+++ Given data +++

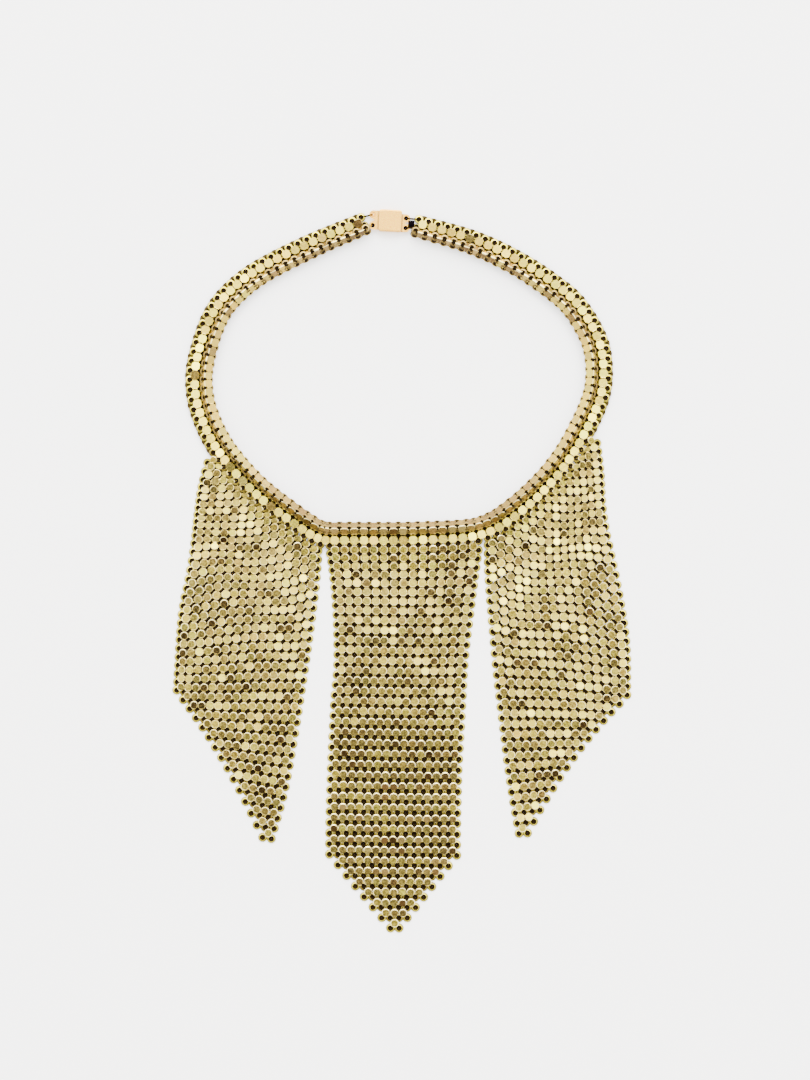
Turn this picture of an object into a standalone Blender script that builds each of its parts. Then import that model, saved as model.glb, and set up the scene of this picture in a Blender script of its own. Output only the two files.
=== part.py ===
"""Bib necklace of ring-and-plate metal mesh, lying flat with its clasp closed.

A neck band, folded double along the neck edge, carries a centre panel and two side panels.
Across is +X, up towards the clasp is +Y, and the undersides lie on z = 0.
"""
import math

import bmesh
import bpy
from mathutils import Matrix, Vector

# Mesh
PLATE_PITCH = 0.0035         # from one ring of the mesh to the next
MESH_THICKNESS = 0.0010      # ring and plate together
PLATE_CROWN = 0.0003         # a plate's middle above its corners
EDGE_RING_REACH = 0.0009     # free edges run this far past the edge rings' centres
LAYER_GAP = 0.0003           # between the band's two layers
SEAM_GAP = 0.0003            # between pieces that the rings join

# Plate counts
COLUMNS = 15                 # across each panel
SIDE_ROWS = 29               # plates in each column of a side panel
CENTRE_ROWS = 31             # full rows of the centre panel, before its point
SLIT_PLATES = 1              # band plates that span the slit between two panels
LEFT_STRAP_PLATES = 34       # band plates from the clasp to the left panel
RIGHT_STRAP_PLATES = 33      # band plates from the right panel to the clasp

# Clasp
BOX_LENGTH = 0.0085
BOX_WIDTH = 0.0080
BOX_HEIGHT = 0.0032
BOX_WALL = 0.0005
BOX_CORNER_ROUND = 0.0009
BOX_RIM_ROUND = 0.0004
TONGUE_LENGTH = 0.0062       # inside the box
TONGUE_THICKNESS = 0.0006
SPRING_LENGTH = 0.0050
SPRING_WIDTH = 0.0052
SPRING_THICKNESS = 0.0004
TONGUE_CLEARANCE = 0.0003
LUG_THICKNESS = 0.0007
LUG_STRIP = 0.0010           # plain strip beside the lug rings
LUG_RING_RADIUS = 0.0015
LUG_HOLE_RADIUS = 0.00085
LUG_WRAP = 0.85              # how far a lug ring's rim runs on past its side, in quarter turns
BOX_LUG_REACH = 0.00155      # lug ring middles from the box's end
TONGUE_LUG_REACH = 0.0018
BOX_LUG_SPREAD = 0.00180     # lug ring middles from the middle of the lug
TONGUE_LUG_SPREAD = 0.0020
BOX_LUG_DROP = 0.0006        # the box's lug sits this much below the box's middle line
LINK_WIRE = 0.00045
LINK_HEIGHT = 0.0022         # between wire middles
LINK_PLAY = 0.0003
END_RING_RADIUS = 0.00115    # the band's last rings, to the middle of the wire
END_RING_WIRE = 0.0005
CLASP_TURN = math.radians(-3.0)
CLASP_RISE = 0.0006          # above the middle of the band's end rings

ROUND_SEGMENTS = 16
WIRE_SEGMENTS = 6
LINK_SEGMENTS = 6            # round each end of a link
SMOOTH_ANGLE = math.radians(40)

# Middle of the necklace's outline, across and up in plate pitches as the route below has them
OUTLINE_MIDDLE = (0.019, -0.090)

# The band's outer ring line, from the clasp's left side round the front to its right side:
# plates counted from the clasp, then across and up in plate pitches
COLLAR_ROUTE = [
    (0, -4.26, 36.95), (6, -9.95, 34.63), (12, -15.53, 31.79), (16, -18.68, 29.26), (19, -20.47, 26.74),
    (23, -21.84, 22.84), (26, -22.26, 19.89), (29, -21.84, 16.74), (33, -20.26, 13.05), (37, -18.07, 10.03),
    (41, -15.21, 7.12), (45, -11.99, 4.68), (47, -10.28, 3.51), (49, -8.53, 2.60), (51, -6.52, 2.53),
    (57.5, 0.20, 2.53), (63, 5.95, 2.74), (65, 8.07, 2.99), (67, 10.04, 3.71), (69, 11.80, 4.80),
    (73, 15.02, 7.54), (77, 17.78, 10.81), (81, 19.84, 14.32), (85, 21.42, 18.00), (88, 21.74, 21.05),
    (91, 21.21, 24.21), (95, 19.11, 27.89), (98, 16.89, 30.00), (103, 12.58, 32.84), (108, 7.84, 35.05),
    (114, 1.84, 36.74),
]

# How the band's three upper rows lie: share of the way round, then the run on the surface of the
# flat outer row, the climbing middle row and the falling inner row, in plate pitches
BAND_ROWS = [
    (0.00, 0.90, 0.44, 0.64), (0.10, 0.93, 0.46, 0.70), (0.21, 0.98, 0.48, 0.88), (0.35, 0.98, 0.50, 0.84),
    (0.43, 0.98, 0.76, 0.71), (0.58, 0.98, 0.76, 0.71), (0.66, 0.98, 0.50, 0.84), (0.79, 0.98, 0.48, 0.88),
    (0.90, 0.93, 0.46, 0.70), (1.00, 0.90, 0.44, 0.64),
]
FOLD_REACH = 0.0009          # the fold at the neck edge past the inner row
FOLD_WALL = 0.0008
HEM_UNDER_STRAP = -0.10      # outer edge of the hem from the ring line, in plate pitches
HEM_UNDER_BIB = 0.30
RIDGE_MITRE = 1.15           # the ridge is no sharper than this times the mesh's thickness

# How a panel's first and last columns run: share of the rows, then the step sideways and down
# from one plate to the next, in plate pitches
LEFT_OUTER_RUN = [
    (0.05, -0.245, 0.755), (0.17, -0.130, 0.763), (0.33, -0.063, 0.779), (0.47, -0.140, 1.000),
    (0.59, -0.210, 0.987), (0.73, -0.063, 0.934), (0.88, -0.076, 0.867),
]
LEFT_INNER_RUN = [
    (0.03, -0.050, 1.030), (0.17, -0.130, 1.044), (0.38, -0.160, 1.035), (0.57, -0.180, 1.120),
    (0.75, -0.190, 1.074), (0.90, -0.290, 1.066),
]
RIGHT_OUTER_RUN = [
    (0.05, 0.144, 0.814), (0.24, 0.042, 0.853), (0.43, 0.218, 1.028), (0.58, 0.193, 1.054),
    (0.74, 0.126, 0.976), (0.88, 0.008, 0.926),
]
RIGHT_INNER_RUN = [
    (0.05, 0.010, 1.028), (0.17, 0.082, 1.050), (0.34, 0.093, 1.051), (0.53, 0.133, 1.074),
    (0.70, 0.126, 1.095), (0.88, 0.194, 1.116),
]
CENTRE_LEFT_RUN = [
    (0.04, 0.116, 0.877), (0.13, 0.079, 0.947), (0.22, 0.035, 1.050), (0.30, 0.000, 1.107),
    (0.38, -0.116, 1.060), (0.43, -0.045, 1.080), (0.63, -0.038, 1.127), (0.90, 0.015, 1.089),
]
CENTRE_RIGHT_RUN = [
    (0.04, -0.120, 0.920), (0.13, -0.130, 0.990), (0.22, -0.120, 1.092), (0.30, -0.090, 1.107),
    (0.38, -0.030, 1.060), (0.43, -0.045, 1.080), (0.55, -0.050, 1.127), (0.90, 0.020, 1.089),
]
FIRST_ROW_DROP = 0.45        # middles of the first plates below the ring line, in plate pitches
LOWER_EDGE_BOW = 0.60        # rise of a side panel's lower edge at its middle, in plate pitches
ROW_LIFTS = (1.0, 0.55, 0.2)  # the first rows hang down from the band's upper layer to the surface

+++

Set problem ->
Give again, word for word, the lines of the listing, starting at its first line and ending with the line containing "from mathutils import Matrix, Vector".

Worked answer ->
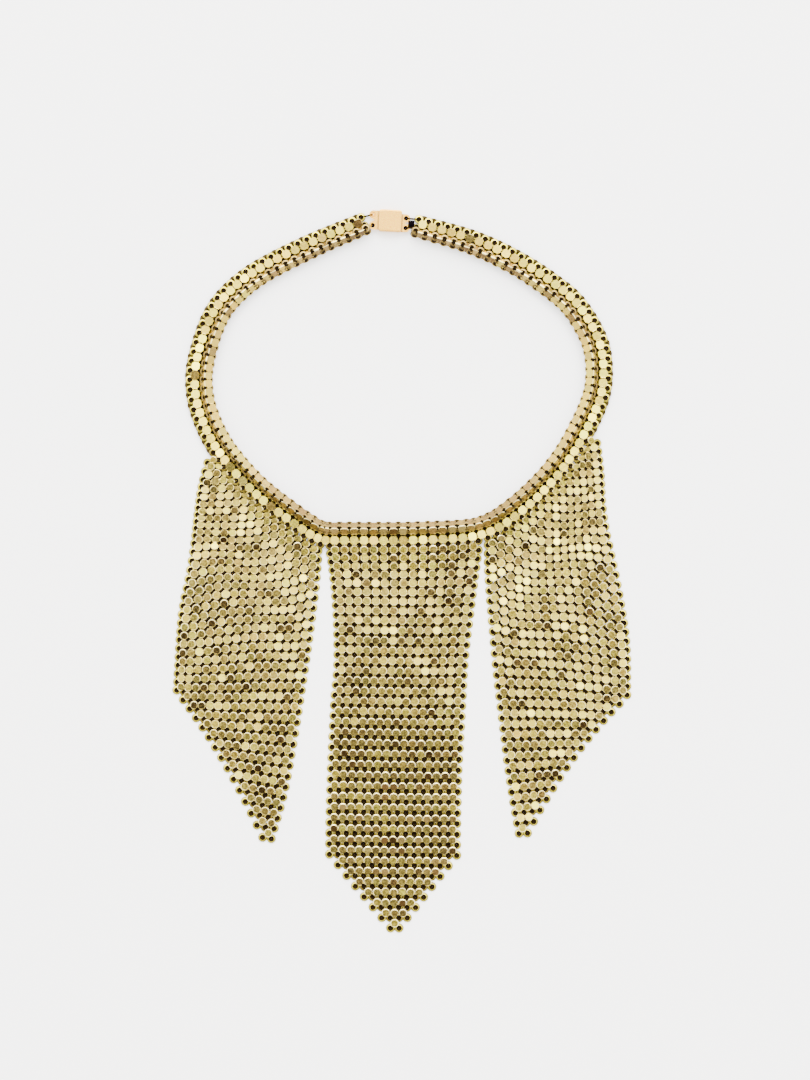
Turn this picture of an object into a standalone Blender script that builds each of its parts. Then import that model, saved as model.glb, and set up the scene of this picture in a Blender script of its own. Output only the two files.
=== part.py ===
"""Bib necklace of ring-and-plate metal mesh, lying flat with its clasp closed.

A neck band, folded double along the neck edge, carries a centre panel and two side panels.
Across is +X, up towards the clasp is +Y, and the undersides lie on z = 0.
"""
import math

import bmesh
import bpy
from mathutils import Matrix, Vector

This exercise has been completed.